My initial suggestion was incorrect:

SELECT
  date, item, SUM(cnt)
FROM (
  SELECT
    date, item, count(item_id) AS cnt
  FROM test_popularity
  GROUP BY date, item_id
  ORDER BY cnt DESC
) t
GROUP BY date;

This erroneously assumes that the outside aggregation (by date) will select the first row of the inner derived table which was ordered by cnt. This behavior is, in fact, undefined and not guaranteed to be consistent.
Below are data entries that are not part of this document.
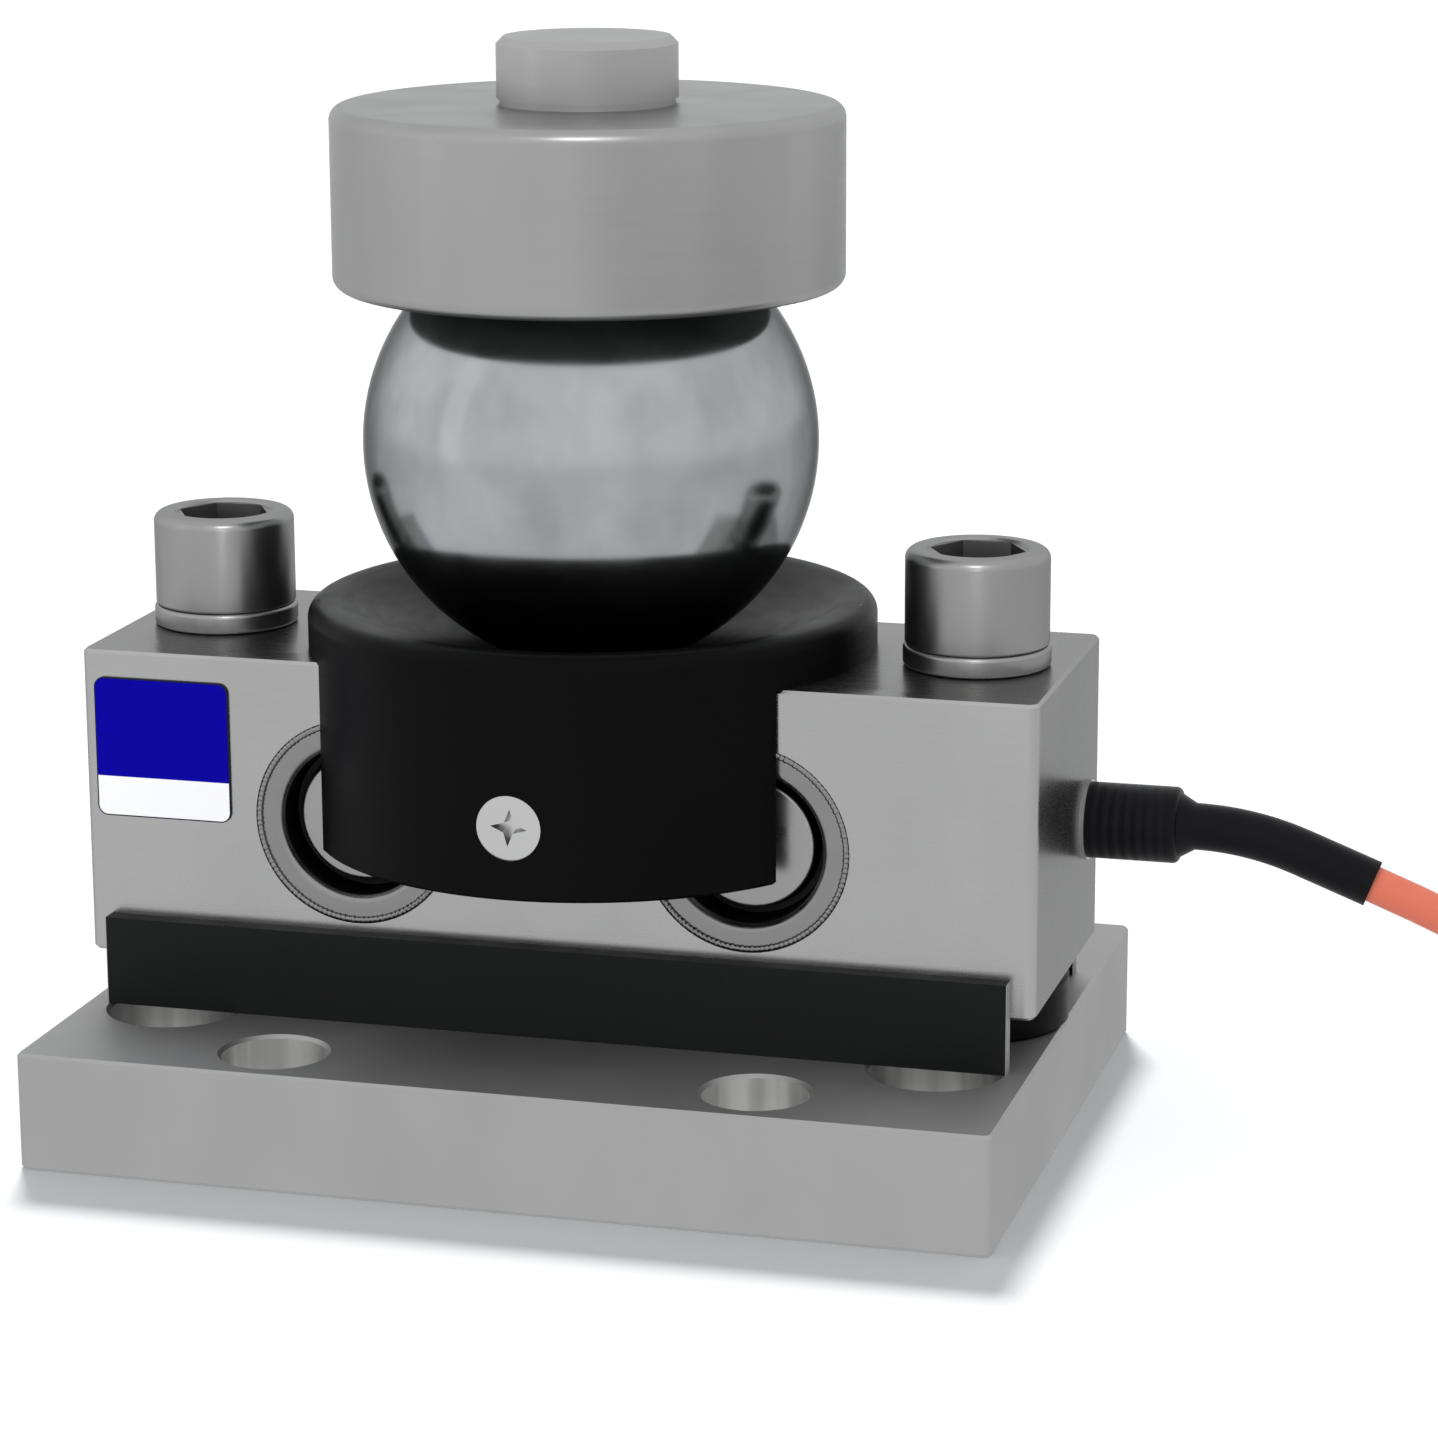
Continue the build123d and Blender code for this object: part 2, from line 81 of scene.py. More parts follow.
class Field:
    """A shader socket that takes part in Python expressions."""

    def __init__(self, shader, socket):
        self.shader = shader
        self.socket = socket

    def _maths(self, operation, *values):
        return self.shader.node("ShaderNodeMath", {"operation": operation}, *values)

    def __add__(self, other):
        return self._maths("ADD", self, other)

    __radd__ = __add__

    def __mul__(self, other):
        return self._maths("MULTIPLY", self, other)

    __rmul__ = __mul__

    def __sub__(self, other):
        return self._maths("SUBTRACT", self, other)

    def __rsub__(self, other):
        return self._maths("SUBTRACT", other, self)

    def __truediv__(self, other):
        return self._maths("DIVIDE", self, other)

    def __lt__(self, other):
        return self._maths("LESS_THAN", self, other)

    def __gt__(self, other):
        return self._maths("GREATER_THAN", self, other)

    def __abs__(self):
        return self._maths("ABSOLUTE", self)

    def power(self, exponent):
        return self._maths("POWER", self, exponent)

    def sine(self):
        return self._maths("SINE", self)

    def between(self, low, high, start=0.0, end=1.0):
        """A smooth step from start to end as the value goes from low to high."""
        return self.shader.node("ShaderNodeMapRange", {"interpolation_type": "SMOOTHSTEP"},
                                self, low, high, start, end)


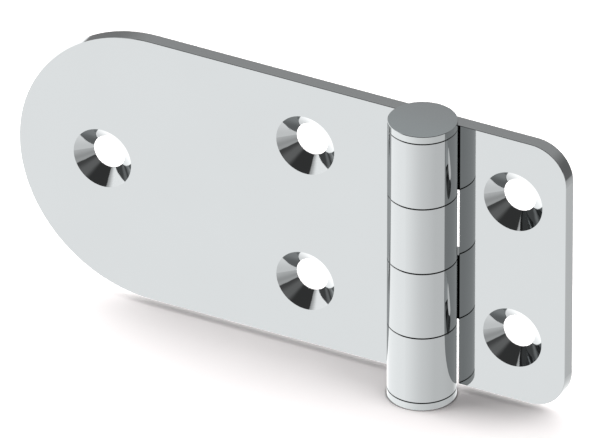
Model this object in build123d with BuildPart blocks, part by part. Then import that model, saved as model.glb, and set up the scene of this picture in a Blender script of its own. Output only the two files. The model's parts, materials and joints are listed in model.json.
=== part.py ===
# Leaf hinge with a long round-ended leaf and a short leaf, both rolled from flat sheet.
# Each leaf is one piece: a plate with two tabs that curl round the pin as its knuckles.
# The leaves lie open and flat. X runs along them, with the short leaf towards +X.
# -Y is the front, where the screws go in, and +Y is the mounting side. Z runs up the pin.
# The origin is on the mounting face, midway between the short leaf's two screw holes.

import os
from math import asin, degrees, sqrt

from build123d import *

os.makedirs("parts", exist_ok=True)

# Leaves
sheet = 2.0
leaf_height = 38.0
long_leaf_reach = 59.2
short_leaf_reach = 19.1
corner_radius = 5.0
edge_break = 0.05

# Knuckles, shared out in turn from the top, the short leaf's first
knuckles_per_leaf = 2
knuckle_gap = 0.11
slot_clearance = 0.22
slot_corner = 0.15
seam_gap = 0.33

# Pin and end cap
pin_diameter = 4.8
running_clearance = 0.05
press_band_length = 5.0
head_thickness = 1.02
cap_thickness = 1.02
end_gap = 0.08
spigot_diameter = 3.2
rivet_flare = 0.3
rivet_angle = 90.0

# Screw holes, for countersunk 4 mm screws
screw_hole = 4.5
countersink = 8.3
countersink_angle = 90.0
hole_spacing = 20.0
short_holes_to_pin = 11.6
long_holes_to_pin = 18.0
end_hole_to_end = 12.0

# Sizes and planes that follow
bore_radius = pin_diameter / 2 + running_clearance
barrel_radius = bore_radius + sheet
knuckle_count = 2 * knuckles_per_leaf
pitch = leaf_height / knuckle_count
slot_edge = sqrt((barrel_radius + slot_clearance) ** 2 - bore_radius**2)
curl_turn = 270 + degrees(asin((bore_radius - seam_gap) / barrel_radius))
past_metal = sheet
pin_x = -short_holes_to_pin
front_plane = Plane(origin=(pin_x, -sheet, 0), x_dir=(1, 0, 0), z_dir=(0, -1, 0))
pin_plane = Plane(origin=(pin_x, -barrel_radius, 0), x_dir=(1, 0, 0), z_dir=(0, -1, 0))


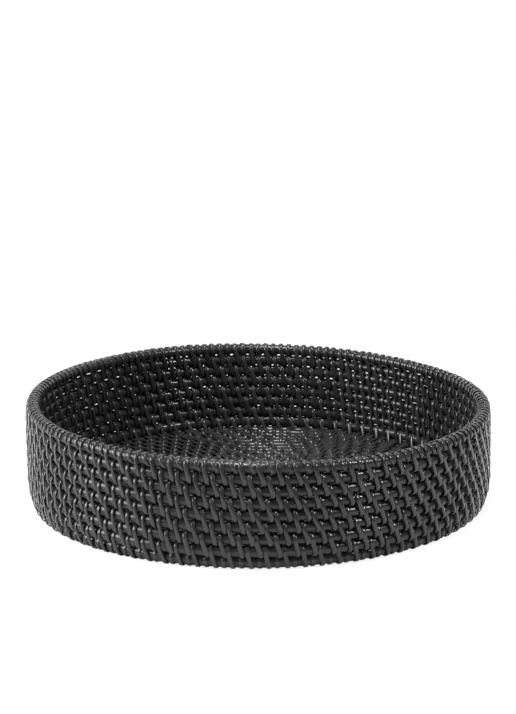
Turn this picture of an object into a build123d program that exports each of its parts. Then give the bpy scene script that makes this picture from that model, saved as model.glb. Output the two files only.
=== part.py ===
from build123d import *
import math
import os

# Woven fruit basket of stacked cane hoops bound with flat peel. It stands on the XY plane, +Z up,
# with the origin at the middle of its underside. Sizes are in mm and angles in degrees.

# Overall sizes
rim_diameter = 300.0  # over the binding on the outside of the rim
wall_rows = 9  # hoops in the wall, the rim included
foot_inset = 3.0  # how far the lowest hoop lies inside the wall, in radius
foot_rows = 2  # hoops over which the foot draws in
eye_radius = 2.6  # least hole left in the middle of the base

# Cane and peel
rod_diameter = 5.93  # round core cane
peel_width = 3.0  # flat peel that binds the hoops together
peel_thickness = 0.7
peel_clearance = 0.05  # between the peel and the cane inside it
layer_gap = 0.07  # between two peels that lie one on the other between hoops

# Stitching
stitch_spacing = 11.0  # along the wall, from stitch to stitch
row_shift = 0.47  # how far each row of wall stitches lags the one below, as a share of the spacing
base_spacing = 11.3  # along the base, from stitch to stitch
eye_spacing = 5.0  # the same at the inner ends of the stitches, where they crowd the eye
arm_shift = 4.4  # how far each round of base stitches leads the round inside it, along the hoop
stitch_drift = 2.0  # how far a base stitch strays from that lead to even out its neighbours
side_gap = 0.1  # least gap between two stitches side by side on a hoop
evening_passes = 20
golden_share = 0.618  # turns the places where a round has one stitch fewer, from round to round
base_group = 4  # rounds of base stitches that share one file

rod_radius = rod_diameter / 2
loop_radius = rod_radius + peel_clearance  # inside of the peel
bound_radius = loop_radius + peel_thickness  # outside of the peel
row_pitch = 2 * bound_radius + layer_gap
wall_radius = rim_diameter / 2 - bound_radius
row_stitches = round(2 * math.pi * wall_radius / stitch_spacing)
smallest_hoop = bound_radius + eye_radius
crossing_reach = math.sqrt(bound_radius**2 - loop_radius**2)  # how far inside a hoop two stitches can meet


def wallRadius(row):
    """Radius of a wall hoop's centre line; row 1 is the foot."""
    drawn_in = max(0.0, 1 - (row - 1) / foot_rows)
    return wall_radius - foot_inset * drawn_in**2


def wallHoops():
    """Radius and height of each wall hoop, from the foot up, each resting on the one below."""
    hoops = [(wallRadius(1), bound_radius)]
    for row in range(2, wall_rows + 1):
        radius, height = hoops[-1]
        step = wallRadius(row) - radius
        hoops.append((radius + step, height + math.sqrt(row_pitch**2 - step**2)))
    return hoops


def baseHoops():
    """Radius and height of each base hoop, from the middle out to the one inside the foot."""
    count = int((wallRadius(1) - smallest_hoop) / row_pitch)
    return [(wallRadius(1) - row_pitch * (count - i), bound_radius) for i in range(count)]


def hoop(radius, height):
    return Pos(0, 0, height) * Torus(radius, rod_radius)


def bend(radius):
    """How far the inside of a hoop curves away across the width of a straight peel."""
    inside = radius - rod_radius
    return inside - math.sqrt(inside**2 - (peel_width / 2) ** 2)


def loop(inner, outer):
    """One stitch in the plane of +X: a flat band around the hoops at two (radius, height) places."""
    start = inner[0] - bend(inner[0])
    across = Vector(outer[0] - start, 0, outer[1] - inner[1])
    middle = Vector(outer[0] + start, 0, outer[1] + inner[1]) / 2
    plane = Plane(origin=middle, x_dir=across, z_dir=(0, 1, 0))
    band = SlotCenterToCenter(across.length, 2 * bound_radius) - SlotCenterToCenter(
        across.length, 2 * loop_radius
    )
    return extrude(plane * band, amount=peel_width / 2, both=True)


def wrap(radius, height):
    """A short turn of peel around one hoop, in the plane of +X."""
    plane = Plane(origin=(radius, 0, height), x_dir=(1, 0, 0), z_dir=(0, 1, 0))
    return extrude(plane * (Circle(bound_radius) - Circle(loop_radius)), peel_width / 2, both=True)


def around(band, angles):
    return [Rot(0, 0, angle) * band for angle in angles]


def wallAngles(row):
    """Places of the stitches above wall hoop number row; row 0 binds the foot to the base."""
    step = 360 / row_stitches
    return [(i - row_shift * row) * step for i in range(row_stitches)]


def innerPlaces(outer, radius):
    """For each stitch of the round outside, a place for the next round's one beside it on the
    hoop they share, and the least and greatest angle it may have there."""
    mm = 180 / (math.pi * radius)
    half_width = (peel_width + side_gap) / 2
    spacing = 2 * math.degrees(math.atan(half_width / (radius - crossing_reach)))
    places = []
    for behind, angle in zip([outer[-1] - 360] + outer[:-1], outer):
        low, high = behind + spacing, angle - spacing
        place = min(max(angle - arm_shift * mm, low), high)
        drift = stitch_drift * mm
        places.append((place, max(low, place - drift), min(high, place + drift)))
    return places


def thinned(places, wanted, turn):
    """All but a few of the places; those left out are spread evenly from that share of a turn on."""
    spare = len(places) - wanted
    left_out = {int((i + turn % 1) * len(places) / spare) for i in range(spare)}
    return [place for i, place in enumerate(places) if i not in left_out]


def evened(places):
    """Each place moved towards the middle of its neighbours, within its own limits."""
    angles = [place for place, _, _ in places]
    for _ in range(evening_passes):
        behind = [angles[-1] - 360] + angles[:-1]
        ahead = angles[1:] + [angles[0] + 360]
        middles = [(b + a) / 2 for b, a in zip(behind, ahead)]
        angles = [min(max(m, low), high) for m, (_, low, high) in zip(middles, places)]
    return angles


def baseAngles(hoops):
    """Places of the base stitches, one list for each round from the outermost in."""
    rounds = [wallAngles(0)]
    for radius, _ in reversed(hoops[1:]):
        places = innerPlaces(rounds[-1], radius)
        by_spacing = (radius - row_pitch / 2) / base_spacing
        by_crowding = (radius - row_pitch - bound_radius) / eye_spacing
        wanted = int(2 * math.pi * min(by_spacing, by_crowding))
        rounds.append(evened(thinned(places, wanted, golden_share * len(rounds))))
    return rounds


def save(name, solids):
    shape = solids[0] if len(solids) == 1 else Compound(children=solids)
    export_step(shape, f"parts/{name}.step")


def main():
    os.makedirs("parts", exist_ok=True)
    wall = wallHoops()
    base = baseHoops()

    for number, place in enumerate(base, 1):
        save(f"base_rod_{number:02d}", [hoop(*place)])
    for number, place in enumerate(wall[:-1], 1):
        save(f"wall_rod_{number}", [hoop(*place)])
    save("rim_rod", [hoop(*wall[-1])])

    for number in range(1, wall_rows):
        band = loop(wall[number - 1], wall[number])
        save(f"wall_stitches_{number}", around(band, wallAngles(number)))
    half_step = 180 / row_stitches
    rim_angles = [angle + half_step for angle in wallAngles(wall_rows - 1)]
    save("rim_wraps", around(wrap(*wall[-1]), rim_angles))

    rounds = baseAngles(base)
    save("foot_stitches", around(loop(base[-1], wall[0]), rounds[0]))
    stitches = []
    for inner, outer, angles in zip(base, base[1:], reversed(rounds[1:])):
        stitches.append(around(loop(inner, outer), angles))
    for group in range(0, len(stitches), base_group):
        name = f"base_stitches_{group // base_group + 1}"
        save(name, sum(stitches[group : group + base_group], []))


main()
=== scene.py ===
import math

import bmesh
import bpy
import numpy as np
from mathutils import Matrix, Vector


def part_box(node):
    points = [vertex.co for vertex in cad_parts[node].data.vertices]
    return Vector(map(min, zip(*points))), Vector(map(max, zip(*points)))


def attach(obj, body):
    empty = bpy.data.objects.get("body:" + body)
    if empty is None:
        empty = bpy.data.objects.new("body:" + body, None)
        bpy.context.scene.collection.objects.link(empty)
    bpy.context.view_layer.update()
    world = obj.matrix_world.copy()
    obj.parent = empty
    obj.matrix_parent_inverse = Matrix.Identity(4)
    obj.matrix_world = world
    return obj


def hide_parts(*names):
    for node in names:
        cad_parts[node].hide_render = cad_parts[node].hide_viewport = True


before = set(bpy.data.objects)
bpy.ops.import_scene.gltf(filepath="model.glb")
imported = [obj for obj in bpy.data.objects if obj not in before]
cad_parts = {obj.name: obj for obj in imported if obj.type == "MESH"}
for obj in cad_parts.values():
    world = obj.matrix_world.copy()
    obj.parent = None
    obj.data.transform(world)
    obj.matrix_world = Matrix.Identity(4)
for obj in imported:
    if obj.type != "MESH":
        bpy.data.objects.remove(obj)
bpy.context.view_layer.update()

mm = 0.001
nodeNames = sorted(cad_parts)
print("frame loaded:", len(nodeNames), "nodes")


# real cane swells between its stitches, so it fills the gaps between the rows better than plain hoops do
fuller = 0.6 * mm
lift = fuller + 0.15 * mm  # keeps the thicker bindings off the floor
finest = 0.001 * mm  # corners of the frame's meshes nearer than this are one


def hoopPlace(node):
    low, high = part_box(node)
    rod = (high.z - low.z) / 2
    reach = max(high.x, high.y, -low.x, -low.y)
    return {"radius": reach - rod, "height": (high.z + low.z) / 2 + lift, "rod": rod + fuller}


def nodesLike(start):
    return [name for name in nodeNames if name.startswith(start)]


baseHoops = [hoopPlace(name) for name in nodesLike("base_rod")]
wallHoops = [hoopPlace(name) for name in nodesLike("wall_rod")] + [hoopPlace("rim_rod")]
rodRadius = wallHoops[-1]["rod"]


# the middle of each separate solid in a node: solids that share a corner get the lowest label among them
def islandMiddles(node):
    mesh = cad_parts[node].data
    count = len(mesh.vertices)
    points = np.empty(count * 3)
    mesh.vertices.foreach_get("co", points)
    points = points.reshape(-1, 3)
    mesh.calc_loop_triangles()
    corners = np.empty(len(mesh.loop_triangles) * 3, dtype=np.int64)
    mesh.loop_triangles.foreach_get("vertices", corners)
    rounded = np.round(points / finest).astype(np.int64)
    places, merged = np.unique(rounded, axis=0, return_inverse=True)
    triangles = merged.reshape(-1)[corners].reshape(-1, 3)
    label = np.arange(len(places))
    while True:
        lowest = label[triangles].min(axis=1)
        after = label.copy()
        np.minimum.at(after, triangles.ravel(), np.repeat(lowest, 3))
        after = after[after]
        if np.array_equal(after, label):
            break
        label = after
    middles = []
    for one in np.unique(label):
        own = places[label == one] * finest
        middles.append(Vector((own.min(axis=0) + own.max(axis=0)) / 2))
    return middles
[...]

Here is the proper solution:

SELECT
  t1.date, t1.item, 
  (SELECT COUNT(*) FROM test_popularity WHERE date = t1.date) as total
  # see note!
FROM test_popularity t1
JOIN (
  SELECT date, item, item_id, COUNT(item_id) as count
  FROM test_popularity
  GROUP BY date, item_id
) AS t2
ON t1.date = t2.date AND t1.item_id = t2.item_id
GROUP BY t1.date;

Note:

I added the (SELECT COUNT(*)) AS total because the question asked for this in one query. However, this will not scale as it is a correlated subquery. This means that for every t1.date the SELECT COUNT(*) subquery will run. Please benchmark and see if it performs suitably for your needs. If not, then I suggest getting the daily totals in a separate query. You would merge these results in your application.

hobodave
+1 : simple, nice looking... And you understood the question ^^
Pascal MARTIN
This will give the count of the item but not the total items for that date.
kenitech
Thanks hobbodave. I tried to be as clear as possible with the outputted data.A colleague of mine just pointed out that I need another subselect to count the total for the date. I will post this and answer myself. I'm a n00b on Overflow so please forgive me.
kenitech
I didn't get around to running your updated query until just now. It is not producing the correct output. In this case,the entry for '2009-08-04' should show that 'Peach' is the most popular.
kenitech
A: 

thanks to hohodave for his initial response:

SELECT date, item, cnt, (
SELECT COUNT( * )
FROM test_popularity
WHERE date = t.date
) AS totalCnt
FROM (
SELECT date, item, count( item_id ) AS cnt
FROM test_popularity
GROUP BY date, item_id
ORDER BY cnt DESC
)t
GROUP BY date;
kenitech
+1  A: 

hobodave's answer is correct. I can't vote. I also just logged in with my account (instead of the initial cookie login) and can no longer edit anything on this post.

kenitech
You should still be able to click the checkmark next to my answer to accept it.
hobodave
I fixed your account(s) for you.
Marc Gravell
A: 

This is as close as I could get....

SELECT DISTINCT p.date, ItemTotalsByDate.Item, DateTotals.Total
    FROM test_popularity p
    INNER JOIN 
(SELECT date, MAX(cnt) DayMax from
(SELECT date, item, COUNT(*) cnt
FROM dbo.test_popularity
GROUP BY date, item) tbl
GROUP BY date) MaxesByDate
    ON p. date = MaxesByDate.date
INNER JOIN 
(SELECT date, item, COUNT(*) Total FROM dbo.test_popularity
GROUP BY date, item) ItemTotalsByDate
    ON MaxesByDate.date = ItemTotalsByDate.date AND MaxesByDate.DayMax = ItemTotalsByDate.Total
INNER JOIN
(SELECT date, COUNT(*) Total FROM dbo.test_popularity
GROUP BY date) DateTotals
ON p.date = DateTotals.date

The only thing this leaves for your PHP to do is only display the first result it finds for a given date. I couldn't figure out a good way to arbitrarily pick one item when it was a tie. Hope this helps.

thinkzig
Caveat: I did this in SQL Server cuz I didn't have a mySQL instance handy. I'm pretty sure the subquery syntax I used will work though.
thinkzig
This does not group by date. It's also needlessly complex with 4 derived tables.
hobodave